Ghostscript also can convert PDFs to EPS:
gswin32c.exe ^
-o output.eps ^
-sDEVICE=epswrite ^
d:/path/to/input.pdf
If Ghostscript's default media size (which is letter) doesn't match your needs, you can specify any other one like that:
gswin32c.exe ^
-o output.eps ^
-sDEVICE=epswrite ^
-sPAPERSIZE=a5 ^
d:/path/to/input.ps
A list of PAPERSIZE-values known to Ghostscript is here. Even more fine-tuned control you can gain by using -dDEVICEWIDTHPOINTS=w -dDEVICEHEIGHTPOINTS=h like this:
gswin32c.exe ^
-o output.eps ^
-sDEVICE=epswrite ^
-dDEVICEWIDTHPOINTS=175 ^
-dDEVICEHEIGHTPOINTS=267 ^
d:/path/to/input.pdf
Width and height are given in 'points' (72 pt == 1 inch).
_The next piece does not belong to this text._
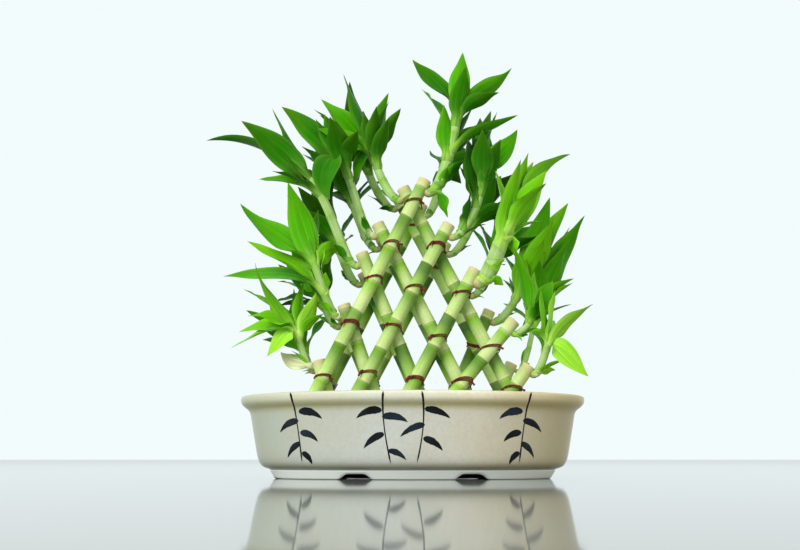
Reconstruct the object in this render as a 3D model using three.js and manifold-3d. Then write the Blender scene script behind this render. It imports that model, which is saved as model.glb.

OK, but now you have multi-page PDFs and EPS inherently is a 1-page format only? Additionally, you want to shift images to the left and to the top? Try this:
gswin32c.exe ^
-o input_page_%03d.eps ^
-sDEVICE=epswrite ^
-dDEVICEWIDTHPOINTS=227 ^
-dDEVICEHEIGHTPOINTS=354 ^
-dPDFFitPage ^
-c "<</PageOffset [-72 100]>> setpagedevice" ^
d:/path/to/input.pdf
For each PDF page Ghostscript will create a separate EPS file, named input_page_001.eps, input_page_002.eps, etc.